— Вадим, ты слышал?
— У остальных тот же феномен. Продолжайте движение, — спустя полминуты отвечает Вад. Он изо всех сил старается казаться невозмутимым, но когда в твоем распоряжении только пропущенный через печать голос — это непросто.
О причинах появления трещин мы можем только строить гипотезы. Костя сравнивает видимый слой реальности, ее поверхность, с древесной корой. Дерево растет, и внешний слой коры трескается — иначе и быть не может, но если сердцевина будет расти слишком быстро — однажды дерево погибнет. Мир растет по экспоненте — все больше людей, все больше и больше продуцируемой ими информации… Как следствие — все больше трещин, расходящихся уже не только по пробке коры, но и по живым тканям. Эта гипотеза кажется мне наиболее складной. Очевидное проявление «нашей» — и когда только мы стали ее так называть? — трещины составляют исчезнувшие воспоминания. Исчезнувшие, будто их никогда и не было: не удобренные временем и переродившиеся в постепенно осыпающуюся корку, а провалившиеся в глюк. Могут ли они прорасти на реальную сторону печати, вновь превратиться из глюка в реальность? Возможно, могут — но этого не происходит, потому как — возможно? — им нужен субстрат. Как ни странно, использовать для субстрата воспоминания выброшенные предложил не Вадим, не Костя и не Макс, который лучше других умеет находить совершенно неожиданные и странные решения, а Рэм… Хотя, с другой стороны, не так уж и странно: вместе с дырой в голове у него появились дыры и в памяти — и было много свободного времени, чтобы поразмыслить над тем, что такое воспоминания и каково их значение.

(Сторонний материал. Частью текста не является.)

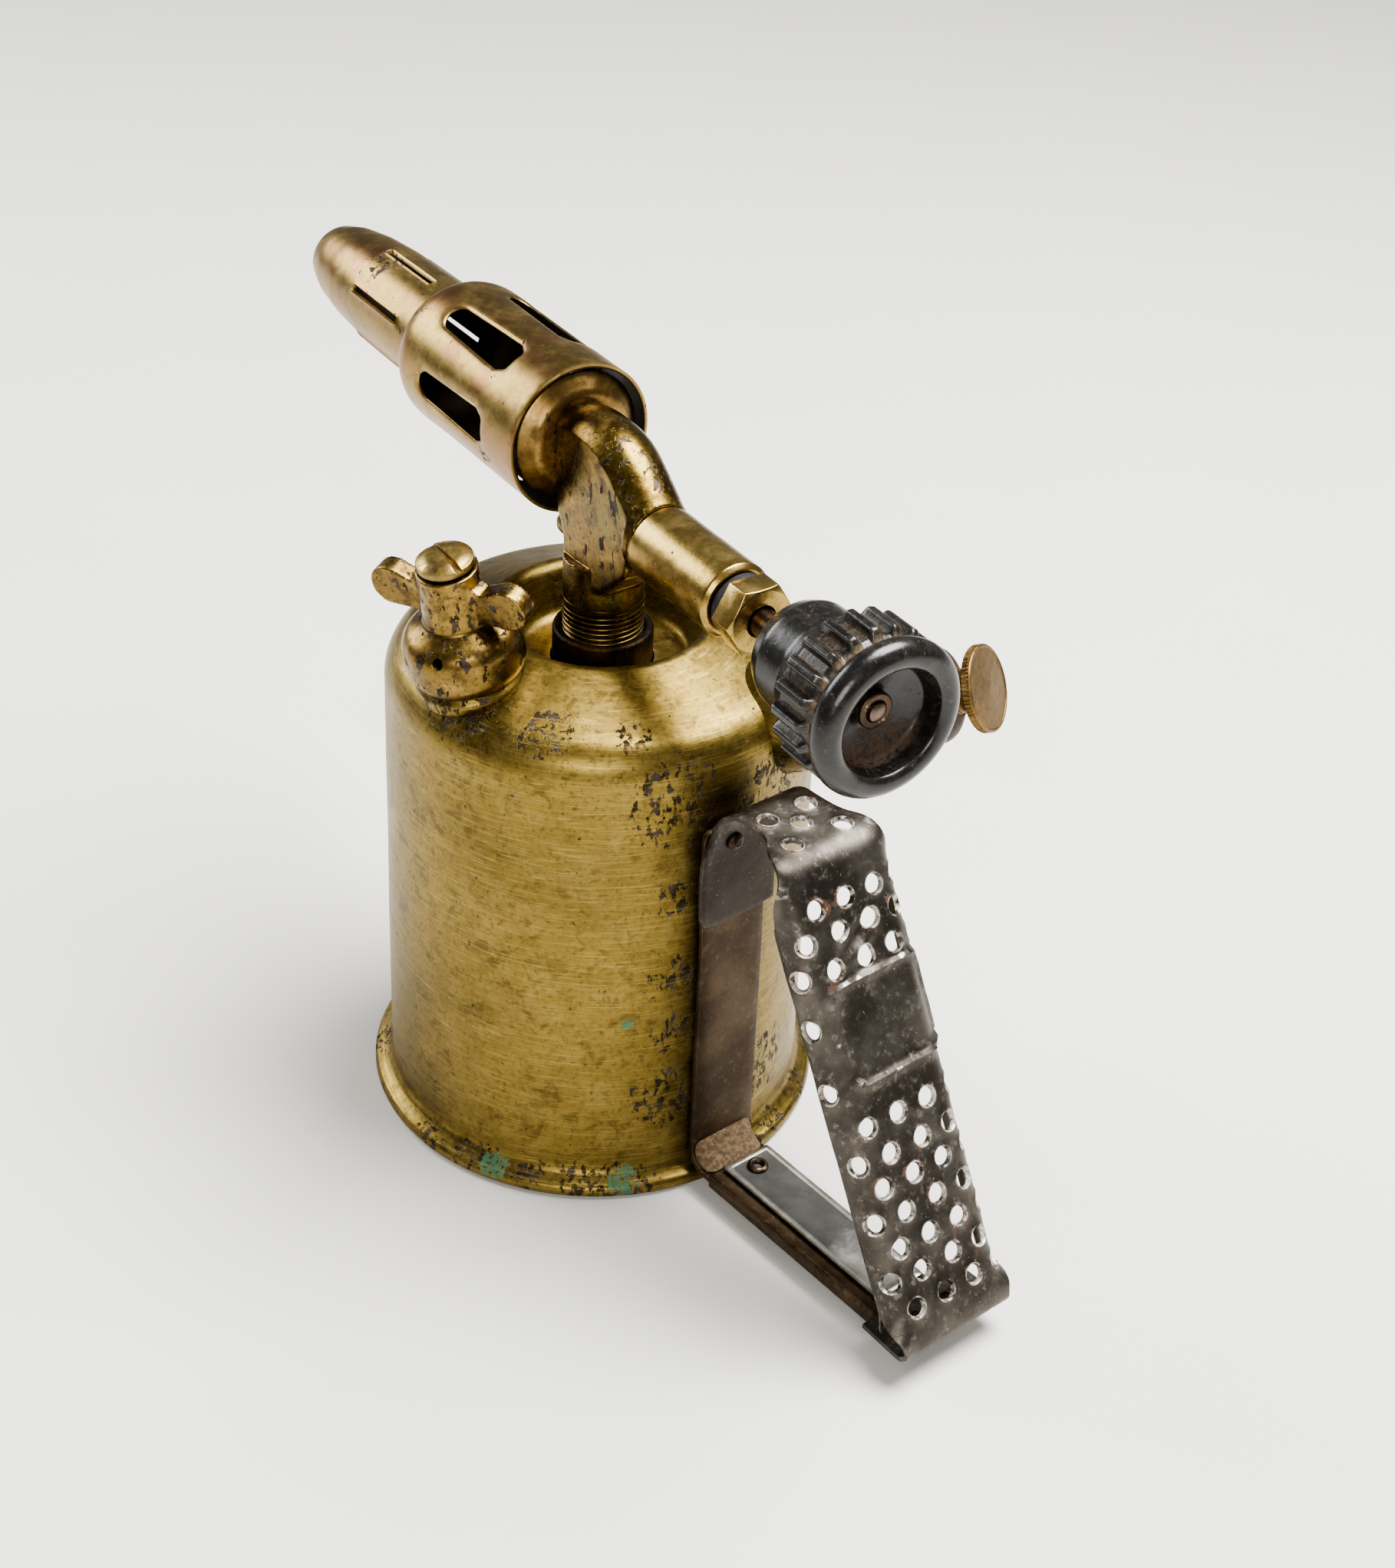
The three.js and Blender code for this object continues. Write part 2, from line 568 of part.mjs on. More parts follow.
function pistonLeather() {
  const outline = [
    [1.8, PISTON_AT], [BARREL_BORE - RUNNING_GAP - 1.2, PISTON_AT], [BARREL_BORE - RUNNING_GAP - 1, PISTON_AT - 3.4],
    [BARREL_BORE - RUNNING_GAP, PISTON_AT - 3.4], [BARREL_BORE - RUNNING_GAP, PISTON_AT + 1],
    [BARREL_BORE - RUNNING_GAP - 0.5, PISTON_AT + 1.5], [1.8, PISTON_AT + 1.5],
  ];
  return piece('piston_leather', solid(turned(outline, SMALL_SEGMENTS)), LEATHER);
}

const pistonNut = () => piece('piston_nut', solid(cutHex(6, PISTON_AT - 3.2, PISTON_AT - GAP)), BRASS);

function cutHex(acrossFlats, low, high) {
  const circle = acrossFlats / Math.sqrt(3);
  const outline = arc(0, 0, circle, 0, 300, 5);
  const shape = new THREE.Shape(outline.map(([x, y]) => new THREE.Vector2(x, y)));
  shape.holes.push(new THREE.Path().absarc(0, 0, 1.8, 0, 2 * Math.PI, true));
  return new THREE.ExtrudeGeometry(shape, { depth: high - low, bevelEnabled: false, curveSegments: 12 })
    .translate(0, 0, low);
}

// Non-return valve screwed into the barrel's end; air leaves through its foot.
function checkValveBody() {
  const outline = [
    [0.8, BARREL_IN + 3.6], [4.6, BARREL_IN + 3.6], [4.6, BARREL_IN + 1.5], [3, BARREL_IN + 1.5],
    [3, BARREL_IN - GAP], [4, BARREL_IN - GAP], [4, BARREL_IN - 8], [1, BARREL_IN - 8],
    [1, BARREL_IN - 7], [2.4, BARREL_IN - 7], [2.4, BARREL_IN + 2.4], [0.8, BARREL_IN + 2.4],
  ];
  return piece('check_valve_body', solid(turned(outline, 12)), BRASS);
}

const checkValvePip = () => piece('check_valve_pip', solid(bar(1.9, BARREL_IN - 0.4, BARREL_IN + 2.1, 12)), RUBBER);

function checkValveSpring() {
  const turns = 3;
  const [low, high] = [BARREL_IN - 6.4, BARREL_IN - 1];
  const points = Array.from({ length: turns * 8 + 1 }, (_, i) => {
    const angle = (i / 8) * 2 * Math.PI;
    return new THREE.Vector3(1.6 * Math.cos(angle), 1.6 * Math.sin(angle), low + ((high - low) * i) / (turns * 8));
  });
  const wire = new THREE.Shape().absarc(0, 0, 0.3, 0, 2 * Math.PI);
  const coil = new THREE.ExtrudeGeometry(wire,
    { extrudePath: new THREE.CatmullRomCurve3(points), steps: turns * 8, curveSegments: 2 });
  return piece('check_valve_spring', solid(coil), STEEL);
}

// ---- Handle, with local X pointing out from the tank ----------------------------------------

const STRIP_FACE = TANK_FOOT_RADIUS + 0.6 + STRIP_THICK; // outer face of the upright strip
const FOOT_TOP = 5.1;
const FOOT_END = 109;
const GRIP_SLOPE = 62; // degrees from the floor
const GRIP_TOP = 92;
const GRIP_BEND = 64; // where the top panel bends into the grip
const TAB_BACK = STRIP_FACE + GAP; // back of the grip's tab, which lies on the strip
const RIVET_HOLE = 1.5;
const TOP_RIVET_HEIGHT = 83;
const TOP_RIVET_SIDE = -4;
const FOOT_RIVET_OUT = 104;
const FOOT_RIVET_SIDES = [-4, 4];
const LABEL_RIVET_OUT = 54;

// Rivet holes through the strip's and the grip's overlapping ends.
const endHoles = () => [
  solid(barAlongX(RIVET_HOLE, STRIP_FACE - 5, STRIP_FACE + 5, TOP_RIVET_HEIGHT, 10)).translate([0, TOP_RIVET_SIDE, 0]),
  ...FOOT_RIVET_SIDES.map((y) => solid(bar(RIVET_HOLE, 0, 10, 10).translate(FOOT_RIVET_OUT, y, 0))),
];

// Upright strip soldered to the tank, bent out into the foot, with edges folded under the foot.
function handleBracket() {
  const line = [
    [STRIP_FACE, 86], [STRIP_FACE, FOOT_TOP + 3], ...arc(STRIP_FACE + 3, FOOT_TOP + 3, 3, 180, 270, 3).slice(1),
    [FOOT_END, FOOT_TOP],
  ];
  const bent = solid(strip(sheet(line, STRIP_THICK), STRIP_WIDTH).translate(0, STRIP_MIDDLE, 0));
  const folds = [1, -1].map((side) =>
    solid(box(76.5, STRIP_MIDDLE + side * (STRIP_WIDTH / 2 - 0.5), FOOT_TOP - 2, 53, 1, 3.2)));
  const labelHole = solid(bar(1.4, 0, 10, 10).translate(LABEL_RIVET_OUT, 0, 0));
  return piece('handle_bracket', cut(joined(bent, ...folds), ...endHoles(), labelHole), RUSTY_STEEL);
}

// The grip's line from the tab on the strip, over the top and down to the lip on the foot.
const gripDrop = Math.tan(radians(GRIP_SLOPE));
const gripLine = [
  [TAB_BACK, 65],
  ...arc(TAB_BACK + 6, GRIP_TOP - 6, 6, 180, 90, 4),
  ...arc(GRIP_BEND, GRIP_TOP - 6, 6, 90, 90 - GRIP_SLOPE, 4),
];
const [gripStartX, gripStartZ] = gripLine.at(-1);
const GRIP_FOOT_Z = 10.5;
const gripEndX = gripStartX + (gripStartZ - GRIP_FOOT_Z) / gripDrop;
const gripLength = Math.hypot(gripEndX - gripStartX, gripStartZ - GRIP_FOOT_Z);

// A point so far down the grip's slope, and so deep behind its face.
const onGrip = (distance, depth = 0) => [
  gripStartX + distance * Math.cos(radians(GRIP_SLOPE)) - depth * Math.sin(radians(GRIP_SLOPE)),
  gripStartZ - distance * Math.sin(radians(GRIP_SLOPE)) - depth * Math.cos(radians(GRIP_SLOPE)),
];

// The tab and the arch over the tank are narrower than the grip: each side's cutter in plan.
const WAIST_SIDES = [
  [[43, 6.6], [46.5, 6.6], [50.9, 9], [56, 9.6], [62, 11], [68, 14], [68, 20], [43, 20]],
  [[43, -11.3], [46.5, -11.3], [50.9, -7], [55, -6.8], [61, -9], [68, -14], [68, -20], [43, -20]],
];

// Rows of punched holes: how far down the slope, and where across the face.
const GRIP_HOLES = [
  [5.5, [-7, 0, 7]],
  [11, [-10.2, -3.1, 4.1]],
  [17.2, [-6.4, 1.2, 7.9]],
  ...[47.1, 59.1, 71.1, 83.1].map((distance) => [distance, [-8.6, -1.2, 6]]),
  ...[53.5, 65.1, 76.9].map((distance) => [distance, [-5.2, 2.6, 9.6]]),
];
const ARCH_HOLES = [[54, -3.6], [54, 5.6], [58, 1], [62.5, -5], [62.5, 7], [49.5, 1]];
const FLANGE_HOLES = [27, 39.5];

function handleGrip() {
  const lipTop = FOOT_TOP + GAP + GRIP_THICK;
  const foot = [[gripEndX, GRIP_FOOT_Z], [gripEndX + 0.8, lipTop + 0.6], [gripEndX - 0.8, lipTop - GRIP_THICK]];
  const line = [...gripLine, foot[0], foot[1], foot[2], [99, lipTop - GRIP_THICK]];
  const bent = solid(strip(sheet(line, GRIP_THICK), GRIP_WIDTH));
  const flange = [onGrip(1), onGrip(gripLength), onGrip(gripLength - 2, 5), onGrip(3, 5)];
  const flanges = [1, -1].map((side) =>
    solid(strip(flange, 1).translate(0, side * (GRIP_WIDTH / 2 - 0.5), 0)));
  const waist = WAIST_SIDES.map((outline) => solid(prism(outline, 50).translate(0, 0, 55)));
  const holes = [];
  for (const [distance, places] of GRIP_HOLES) {
    const [x, z] = onGrip(distance);
    places.forEach((y) =>
      holes.push(solid(bar(HOLE_RADIUS, -4, 4, 6).rotateY(radians(90 - GRIP_SLOPE)).translate(x, y, z))));
  }
  for (const [x, y] of ARCH_HOLES) {
    holes.push(solid(bar(HOLE_RADIUS, GRIP_TOP - 5, GRIP_TOP + 4, 6).translate(x, y, 0)));
  }
  for (const distance of FLANGE_HOLES) {
    const [x, z] = onGrip(distance, 3);
    holes.push(solid(bar(1.4, -20, 20, 6).rotateX(Math.PI / 2).translate(x, 0, z)));
  }
  return piece('handle_grip', cut(joined(bent, ...flanges), ...waist, ...holes, ...endHoles()), RUSTY_STEEL);
}

// A button-headed rivet along Z between two sheets' outer faces.
function rivetShape(low, high, radius, head) {
  const top = high + 0.2;
  return turned([
    [0, low], [radius, low], [radius, top], [head, top], [head * 0.8, top + 0.8], [0, top + 1.1],
  ], 12);
}

function topRivet() {
  const rivet = rivetShape(STRIP_FACE - STRIP_THICK + 0.1, TAB_BACK + GRIP_THICK, 1.2, 1.8);
  const place = [0, TOP_RIVET_SIDE, TOP_RIVET_HEIGHT];
  return piece('handle_top_rivet', solid(rivet.rotateY(Math.PI / 2).translate(...place)), STEEL);
}

function footRivet(name, y) {
  const rivet = rivetShape(FOOT_TOP - STRIP_THICK, FOOT_TOP + GAP + GRIP_THICK, 1.2, 2.2);
  return piece(name, solid(rivet.translate(FOOT_RIVET_OUT, y, 0)), STEEL);
}

function labelPlate() {
  const plate = solid(box(73, 0, FOOT_TOP + GAP + 0.3, 46, 11.6, 0.6));
  const hole = solid(bar(1.4, 0, 10, 10).translate(LABEL_RIVET_OUT, 0, 0));
  return piece('label_plate', cut(plate, hole), PLATE_SILVER);
}

function labelRivet() {
  const rivet = rivetShape(FOOT_TOP - STRIP_THICK, FOOT_TOP + GAP + 0.6, 1.1, 2);
  return piece('label_rivet', solid(rivet.translate(LABEL_RIVET_OUT, 0, 0)), DARK_BRASS);
}

// ---- Assembly --------------------------------------------------------------------------

const blowlamp = new THREE.Group();
blowlamp.add(
  tankShell(), tankBase(), burnerBoss(), pickupTube(), pickupStrainer(), burnerCasting(),
  groupAt(burnerFrame, backPlate(), tubeCarrier(), jetNipple(), burnerTube(), burnerNozzle()),
  groupAt(valveFrame, stuffingBox(), glandPacking(), glandNut(), valveCone(), valveSpindle(), valveKnob(),
    knobWasher()),
  groupAt(fillerFrame, fillerNeck(), fillerSeal(), fillerCap(), releaseSeal(), releaseScrew()),
  groupAt(pumpFrame, pumpBoss(), pumpBarrel(), pumpCap(), pumpRod(), pumpKnob(), pistonWasher(), pistonLeather(),
    pistonNut(), checkValveBody(), checkValvePip(), checkValveSpring()),
  groupAt(handleFrame, handleBracket(), handleGrip(), topRivet(),
    footRivet('handle_foot_rivet_right', FOOT_RIVET_SIDES[0]),
    footRivet('handle_foot_rivet_left', FOOT_RIVET_SIDES[1]), labelPlate(), labelRivet()),
);

export default blowlamp;
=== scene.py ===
"""Looks of a brass blowlamp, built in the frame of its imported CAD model.
"""

import json
import math

import bpy
import numpy as np
from mathutils import Matrix, Vector, noise
from mathutils.geometry import delaunay_2d_cdt


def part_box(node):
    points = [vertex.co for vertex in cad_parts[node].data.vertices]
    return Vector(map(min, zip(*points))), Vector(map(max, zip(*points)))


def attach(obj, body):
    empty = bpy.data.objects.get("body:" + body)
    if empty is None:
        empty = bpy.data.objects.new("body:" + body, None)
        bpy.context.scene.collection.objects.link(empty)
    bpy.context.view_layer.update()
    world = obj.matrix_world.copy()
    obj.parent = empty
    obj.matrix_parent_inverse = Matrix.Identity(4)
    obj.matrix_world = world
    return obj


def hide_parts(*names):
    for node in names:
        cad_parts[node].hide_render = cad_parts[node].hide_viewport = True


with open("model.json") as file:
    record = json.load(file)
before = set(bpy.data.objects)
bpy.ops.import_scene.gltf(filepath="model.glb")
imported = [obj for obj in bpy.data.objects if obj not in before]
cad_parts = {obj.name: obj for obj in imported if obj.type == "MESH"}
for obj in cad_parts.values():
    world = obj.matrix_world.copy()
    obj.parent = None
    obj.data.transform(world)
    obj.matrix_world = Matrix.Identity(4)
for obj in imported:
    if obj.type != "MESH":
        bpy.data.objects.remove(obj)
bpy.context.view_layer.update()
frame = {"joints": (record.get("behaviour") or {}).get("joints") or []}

MM = 0.001
TANK_RADIUS = 42
DASH = 14.0  # how many times longer than wide a scratch is


def shift(x, y, z):
    return Matrix.Translation((x, y, z))


def spin(degrees, axis):
    return Matrix.Rotation(math.radians(degrees), 4, axis)


# ---- Frames of the groups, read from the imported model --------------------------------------


def joint_frame(name, position=None):
    """The frame whose Z runs along a joint's axis, turned about the vertical towards it."""
    joint = next(j for j in frame["joints"] if j["name"] == name)
    axis = Vector(joint["axis"])
    place = Vector(joint["pos_m"]) / MM if position is None else Vector(position)
    turn = math.atan2(axis.y, axis.x)
    tilt = math.acos(max(-1.0, min(1.0, axis.z)))
    return Matrix.Translation(place) @ Matrix.Rotation(turn, 4, "Z") @ Matrix.Rotation(tilt, 4, "Y")


def middle(node):
    low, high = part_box(node)
    return (low + high) / 2 / MM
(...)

«Часто мы помним то, что хотели бы забыть, тогда как то, что хотели бы помнить, забываем» — к этому нехитрому наблюдению сводятся проблемы с памятью у тех, кто никаких проблем с ней не имеет. Воспоминания для нас неразрывно связаны с прошлым, с настоящим и с будущим. Они — что-то вроде однажды прочитанной книжки: происходящая из прошлого, малая или большая, но неотъемлемая часть нашего «я», которую можно вновь сделать частью нашего настоящего, пробежавшись взглядом по страницам, и, таким образом, привнести в будущее. Прошлое незыблемо: если книжка прочитана, то она прочитана, и это факт неизбежно имеет некоторое — зачастую, неразличимое без микроскопа — значение для настоящего. Даже дыра в голове не изменяет прошлого и не изменяет настоящего настолько, чтобы прошлое полностью потеряло всякое значение. Но она разрывает связи. Иными словами — отнимает возможность взять книжку с полки и перечитать. Отнимает возможность вспомнить. Оживить воспоминания. Рэм говорит, что трещина в сути своей — та же дыра в голове, и, потому, исчезнувшие воспоминания — симптом поражения более страшного и глубокого, затрагивающего возможность проложить связь между настоящим и будущим не напрямую, но через прошлое. Связанные напрямую, они до предела истощают друг друга: в трещину утекает сама жизнь. Мир теряет целостность. Будущее становится смутным и шатким, а настоящее перестает быть самим собой, перестает быть настоящим, вынужденное до последней капли каждую секунду становится будущим: возникает то самое несуществование, которое выводит из себя Волк, не дает Лене ухватить образ и губит тополя на аллее вернее остаточного загрязнения.
Часто мы помним то, что хотели бы забыть, тогда как то, что хотели бы помнить, забываем — но еще чаще мы отбрасываем что-то, едва заметив или не заметив вовсе: так настоящее становится прошлым, но не становится будущим. Выброшенные воспоминания, которые не вполне верно называть воспоминаниями, но сложно называть иначе — потому как они существуют. В смятых при чтении закладках больше жизни, чем в многотомных энциклопедиях, которые пылятся на полках библиотеки памяти. Для нас, здесь и сейчас, такие закладки — все то, что могло иметь общее прошлое с забытой железной дорогой и нести в себе отпечаток жизни людей рядом с ней. Оброненные у дороги монеты, выброшенные бутылки и другой хлам — воплощенное прошлое, выкопанное нами с обочины под любопытными взглядами прохожих и, правдами и неправдами, протащенное в глюк для того, чтобы заполнить им прореху в существованиинастоящего, создать субстрат для восстановления разорванной связи. Симптоматическое лечение трещин в растущем не по часам, а по минутам мире, разучившемся перечитывать книги и хранить вещи — единственное, какое нам удалось придумать.